Throughout WWII bands were stationed in Canada and overseas. In 1941, Captain Streeter, Coordinator and Director of Music for Canadian-based units, organized three bands to go overseas. One was The Royal Canadian Artillery (Overseas) Band. The caliber of the bands was high and they became immensely popular. Much like today, The RCA band was versatile, and included a dance band, an old-time band, a salon orchestra, a choir, and instrumental and vocal soloists. By 1944 there were ten full-time bands stationed overseas. At the end of the war, all regular force bands were disbanded, and three were reformed. One of the three was the Royal Canadian Horse Artillery, stationed in Shilo, Manitoba, and then Winnipeg.
During the Korean War there was a large expansion of the army, and the size and number of bands increased. In 1952 the Royal Canadian Artillery Band was formed in Halifax under NS/Capt E.R. Wragg, and in 1953 travelled overseas to entertain troops in Korea. In 1955 Captain Kenneth Elloway became the new bandmaster and was vital in highlighting The RCA Band on an international stage. He arranged appearances on BBC radio, invited guest performers, and led The RCA Band in the 1957 Bermuda Tattoo. Back in Canada, they regularly appeared on CBC and were a very successful public relations tool for the army in Halifax.
After The Unification of the Canadian Forces (CF) in 1968 The RCA Band in Halifax was dissolved and reformed in Montreal. The popularity of The RCA Band in the late 1980’s is astounding. In 1988 they performed for over 100,000 spectators in Canada and Europe, and in 1989 was the central feature in a cross-Canada tour of CF musicians. In 1994-95, The RCA Band participated in the Canada Remembers program which commemorated Canada’s contribution to the Second World War. This took the band to Asia, England, Holland and Belgium.
The RCA Band officially moved from Montreal to Edmonton on December 4th 1997 (St. Barbara’s Day - the Patron Saint of the Artillery), and continues to represent the CF locally, across Canada, and abroad. In total they perform approximately 250 engagements every year. These include military parades, ceremonies and occasions, civilian parades such as the Calgary Stampede and the Edmonton Capital Exhibition Parade, Spruce Meadows, educational concerts, royal visits, entertainment at military and government functions, and formal concerts.
Since arriving in Edmonton, The RCA Band has travelled extensively. In 2000 The RCA Band was chosen as Canada’s representative by the Directorate of History and Heritage for the Kangwon International Tattoo. This Tattoo commemorated the 50th anniversary of the start of the Korean War. It took place in Wonju, Korea, and included bands from eighteen countries. In 2004 The RCA Band participated in a week long tour of Bosnia-Herzegovina. Central to the tour was The RCA Band’s participation in Brigadier General Beare’s Transfer of Authority Ceremony, held in Banja Luka. A second tour of South Korea was held in 2004, where The RCA Band performed in a number of concerts and Tattoo performances. In 2006 The RCA Band travelled to Sweden, where they performed at Kungstradgarden and Strägnäs to capacity crowds and glowing reviews. The tour culminated with The RCA Band’s participation in the 20th Swedish Military Tattoo, where they marched to the Royal Palace playing Voice of the Guns, Glorious Victory and Barren Rocks.

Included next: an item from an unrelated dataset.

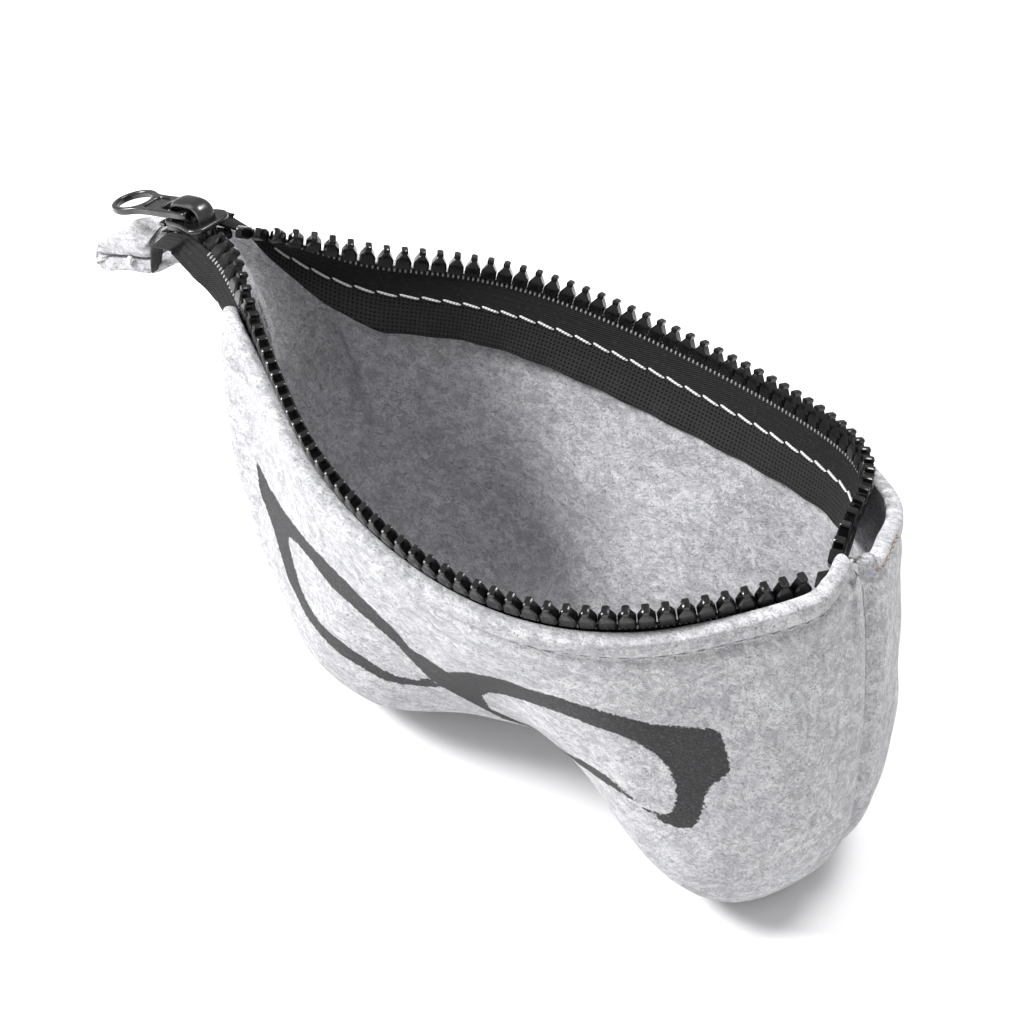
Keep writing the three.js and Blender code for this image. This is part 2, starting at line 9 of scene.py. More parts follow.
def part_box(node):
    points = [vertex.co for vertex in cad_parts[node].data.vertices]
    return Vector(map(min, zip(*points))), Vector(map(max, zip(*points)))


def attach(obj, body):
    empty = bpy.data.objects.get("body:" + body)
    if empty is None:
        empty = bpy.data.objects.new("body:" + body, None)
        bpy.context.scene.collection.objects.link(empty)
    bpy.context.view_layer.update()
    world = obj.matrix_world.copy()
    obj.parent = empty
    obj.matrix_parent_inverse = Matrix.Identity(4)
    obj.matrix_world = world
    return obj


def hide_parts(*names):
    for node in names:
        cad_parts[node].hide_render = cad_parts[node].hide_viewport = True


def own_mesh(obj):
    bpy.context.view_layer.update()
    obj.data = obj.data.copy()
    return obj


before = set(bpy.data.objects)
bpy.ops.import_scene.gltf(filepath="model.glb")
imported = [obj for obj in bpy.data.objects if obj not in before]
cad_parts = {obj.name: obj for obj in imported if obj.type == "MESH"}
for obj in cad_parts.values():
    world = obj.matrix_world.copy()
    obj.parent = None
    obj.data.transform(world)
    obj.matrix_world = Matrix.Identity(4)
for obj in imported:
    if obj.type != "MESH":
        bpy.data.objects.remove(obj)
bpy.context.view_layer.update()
print("pouch: frame loaded")

up = np.array([0.0, 0.0, 1.0])
# Headings are degrees from +X and slopes degrees above level, one every seven teeth;
# tilts are the tape's turn above and below its stitch line. Sides: -1 front, 1 back.
zipRow = dict(
    pitch=3.45, teeth=52, standOff=2.0, sway=-5.0, swayTeeth=16, stationTeeth=7,
    heading={-1: [12, 37, 35, 18, 4, -12, -39, -54, -62],
             1: [12, 37, 35, 18, 4, -12, -30, -78, -58]},
    slope={-1: [4, -9, -8, -10, -6, 4, 8, 4, -30],
           1: [4, -9, -8, -10, -6, 4, 8, 0, -64]},
    lastTooth={-1: 50, 1: 52},
    upperTilt=[8, 78, 100, 106, 108, 106, 100, 92, 90],
    lowerTilt=[118, 112, 100, 106, 108, 106, 100, 94, 92],
    rimBelow=1.6, sink=3.5, sinkTeeth=(2.5, 10.5),
    sliderMiddle=-2.6, sliderPitch=math.radians(11),
)

# Zip's start in the frame, from the slider's box
low, high = (np.array(c) * 1000 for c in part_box("slider_body"))
sliderCos, sliderSin = math.cos(zipRow["sliderPitch"]), math.sin(zipRow["sliderPitch"])
zipStart = (low + high) / 2 - zipRow["sliderMiddle"] * np.array([sliderCos, 0, sliderSin])
zipStart[1] -= zipRow["sway"]


def unit(v):
    return v / np.maximum(np.linalg.norm(v, axis=-1, keepdims=True), 1e-9)


def smooth(x, a, b):
    # 0 below a, 1 above b, an S between them
    t = np.clip((x - a) / (b - a), 0, 1)
    return t * t * (3 - 2 * t)


def throughRows(rows, place):
    # Catmull-Rom curve through the rows, read at places counted in rows
    rows = np.asarray(rows, float)
    i = np.clip(np.floor(place).astype(int), 0, len(rows) - 2)
    f = (place - i)[:, None]
    ends = np.vstack([2 * rows[0] - rows[1], rows, 2 * rows[-1] - rows[-2]])
    p0, p1, p2, p3 = (ends[i + k] for k in range(4))
    bend = 2 * p0 - 5 * p1 + 4 * p2 - p3
    return p1 + 0.5 * f * (p2 - p0 + f * (bend + f * (3 * p1 - p0 - 3 * p2 + p3)))


def byLength(rows, perRow):
    # the same curve with each point's share of the whole length in the first column
    fine = throughRows(rows, np.linspace(0, len(rows) - 1, perRow * (len(rows) - 1) + 1))
    step = np.linalg.norm(np.diff(fine[:, :3], axis=0), axis=1)
    reach = np.r_[0, np.cumsum(step)]
    return np.c_[reach / reach[-1], fine]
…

The RCA Band made two trips to the Netherlands in 2009 and 2010. The first was for the Nijmegen Marches. This is the largest marching event in the world, with thousands of participants and over a million spectators. The RCA Band performed at various points along the route, and led the entire Canadian contingent for the final 5km of the march. The second and most recent overseas trip was in 2010, when The RCA Band travelled as part of the Canadian Forces Contingent commemorating the 65th Anniversary of the Liberation of The Netherlands.
Today The RCA Band employs 35 full-time musicians. Candidates for the position go through a competitive audition process, and selected musicians often have multiple music degrees and extensive professional experience. Each musician completes all the basic military standards, such as Basic Military Qualification, the Battle Fitness Test, rifle range qualification, and first aid.
In addition to the Symphonic Concert Band, musicians of The RCA Band perform in a wide variety of smaller ensembles, offering a range of styles for different engagements, including country, pop, jazz, rock, Pipes and Drums, and Celtic music.
In 2008, for the first time in its history, a Regular Force piper was posted to The RCA Band: Corporal Jim Douglas. The RCA Pipes & Drums, comprised of four members as of 2010, now play an integral role in many of the concerts and ceremonies. In November 2012 The RCA Pipes & Drums presented Hail to My Country, a public concert in support of the Soldier On Fund. It featured, for the first time, the historic collaboration of many of the Regular Force CF Pipes and Drums from across Canada.
The regimental colours of The RCA Band are crimson and midnight blue, as displayed on their unit flag, and proudly worn on historical uniforms for special ceremonial occasions, along with a sable Busby. These colours are also worn on the concert dress uniform, along with bow tie and cummerbund, for evening concerts. The Royal Canadian Artillery Band mottos are UBIQUE (Everywhere) and QUO FAS ET GLORIA DUCUNT (Whither Right And Glory Lead), worn on the cap badge along with the image of a gun, to represent the artillery.